**What to produce**: Give back an exact copy of the lines from the start of the material through the line bearing "cover_t = 1.5; // [1:0.1:2]". Include both ends and nothing else.

• • •

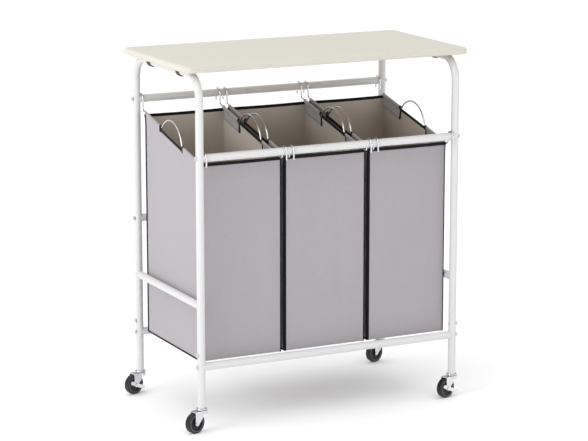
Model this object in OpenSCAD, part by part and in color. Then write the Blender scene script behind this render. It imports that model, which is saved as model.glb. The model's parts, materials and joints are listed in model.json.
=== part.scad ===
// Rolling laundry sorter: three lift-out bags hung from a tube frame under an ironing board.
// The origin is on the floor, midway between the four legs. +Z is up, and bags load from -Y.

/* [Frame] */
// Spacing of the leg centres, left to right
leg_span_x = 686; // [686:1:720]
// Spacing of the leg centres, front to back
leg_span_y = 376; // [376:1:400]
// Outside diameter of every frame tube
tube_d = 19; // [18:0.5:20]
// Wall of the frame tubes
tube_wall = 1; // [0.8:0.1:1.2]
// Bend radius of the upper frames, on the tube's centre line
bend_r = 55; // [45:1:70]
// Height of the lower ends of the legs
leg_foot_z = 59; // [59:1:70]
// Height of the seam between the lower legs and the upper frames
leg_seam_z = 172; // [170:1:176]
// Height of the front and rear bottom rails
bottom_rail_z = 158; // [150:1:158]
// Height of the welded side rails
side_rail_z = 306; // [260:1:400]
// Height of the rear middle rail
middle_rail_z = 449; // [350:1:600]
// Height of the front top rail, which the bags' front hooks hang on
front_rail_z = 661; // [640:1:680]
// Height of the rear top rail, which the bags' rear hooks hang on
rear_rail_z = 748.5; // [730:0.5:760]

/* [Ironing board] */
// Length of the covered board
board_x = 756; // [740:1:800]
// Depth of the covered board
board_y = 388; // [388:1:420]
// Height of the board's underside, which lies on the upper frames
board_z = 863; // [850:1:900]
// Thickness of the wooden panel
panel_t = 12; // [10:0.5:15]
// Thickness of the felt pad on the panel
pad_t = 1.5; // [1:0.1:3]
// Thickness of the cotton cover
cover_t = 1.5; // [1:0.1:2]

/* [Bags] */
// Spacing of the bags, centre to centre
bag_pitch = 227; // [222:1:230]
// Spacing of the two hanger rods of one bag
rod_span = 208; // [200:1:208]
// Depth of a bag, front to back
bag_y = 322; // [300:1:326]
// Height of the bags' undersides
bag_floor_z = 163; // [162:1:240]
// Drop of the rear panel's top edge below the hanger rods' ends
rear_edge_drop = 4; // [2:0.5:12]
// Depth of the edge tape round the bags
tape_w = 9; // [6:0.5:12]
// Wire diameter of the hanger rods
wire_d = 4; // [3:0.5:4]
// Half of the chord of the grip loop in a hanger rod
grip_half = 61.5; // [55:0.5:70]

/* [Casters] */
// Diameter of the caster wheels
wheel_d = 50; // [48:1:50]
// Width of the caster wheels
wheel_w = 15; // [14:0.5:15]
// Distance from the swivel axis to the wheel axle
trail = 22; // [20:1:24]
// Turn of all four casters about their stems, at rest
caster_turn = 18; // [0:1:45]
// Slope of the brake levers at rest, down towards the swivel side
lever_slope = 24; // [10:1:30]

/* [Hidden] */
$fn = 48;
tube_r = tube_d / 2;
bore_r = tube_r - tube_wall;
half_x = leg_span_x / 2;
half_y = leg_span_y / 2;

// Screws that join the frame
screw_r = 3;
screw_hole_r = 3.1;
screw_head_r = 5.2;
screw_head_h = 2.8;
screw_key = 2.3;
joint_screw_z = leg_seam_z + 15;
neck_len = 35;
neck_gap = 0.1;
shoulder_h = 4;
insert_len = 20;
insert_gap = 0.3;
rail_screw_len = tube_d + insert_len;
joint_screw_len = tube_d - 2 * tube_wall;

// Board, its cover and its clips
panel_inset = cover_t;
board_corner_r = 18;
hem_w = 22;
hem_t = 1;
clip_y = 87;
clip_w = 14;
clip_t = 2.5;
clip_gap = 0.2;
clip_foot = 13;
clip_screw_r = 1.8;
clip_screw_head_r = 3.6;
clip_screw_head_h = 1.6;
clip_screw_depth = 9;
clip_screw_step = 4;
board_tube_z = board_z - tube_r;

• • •

**Problem solution**:
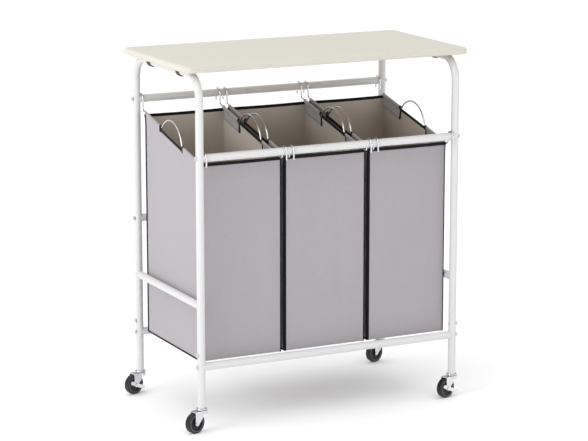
Model this object in OpenSCAD, part by part and in color. Then write the Blender scene script behind this render. It imports that model, which is saved as model.glb. The model's parts, materials and joints are listed in model.json.
=== part.scad ===
// Rolling laundry sorter: three lift-out bags hung from a tube frame under an ironing board.
// The origin is on the floor, midway between the four legs. +Z is up, and bags load from -Y.

/* [Frame] */
// Spacing of the leg centres, left to right
leg_span_x = 686; // [686:1:720]
// Spacing of the leg centres, front to back
leg_span_y = 376; // [376:1:400]
// Outside diameter of every frame tube
tube_d = 19; // [18:0.5:20]
// Wall of the frame tubes
tube_wall = 1; // [0.8:0.1:1.2]
// Bend radius of the upper frames, on the tube's centre line
bend_r = 55; // [45:1:70]
// Height of the lower ends of the legs
leg_foot_z = 59; // [59:1:70]
// Height of the seam between the lower legs and the upper frames
leg_seam_z = 172; // [170:1:176]
// Height of the front and rear bottom rails
bottom_rail_z = 158; // [150:1:158]
// Height of the welded side rails
side_rail_z = 306; // [260:1:400]
// Height of the rear middle rail
middle_rail_z = 449; // [350:1:600]
// Height of the front top rail, which the bags' front hooks hang on
front_rail_z = 661; // [640:1:680]
// Height of the rear top rail, which the bags' rear hooks hang on
rear_rail_z = 748.5; // [730:0.5:760]

/* [Ironing board] */
// Length of the covered board
board_x = 756; // [740:1:800]
// Depth of the covered board
board_y = 388; // [388:1:420]
// Height of the board's underside, which lies on the upper frames
board_z = 863; // [850:1:900]
// Thickness of the wooden panel
panel_t = 12; // [10:0.5:15]
// Thickness of the felt pad on the panel
pad_t = 1.5; // [1:0.1:3]
// Thickness of the cotton cover
cover_t = 1.5; // [1:0.1:2]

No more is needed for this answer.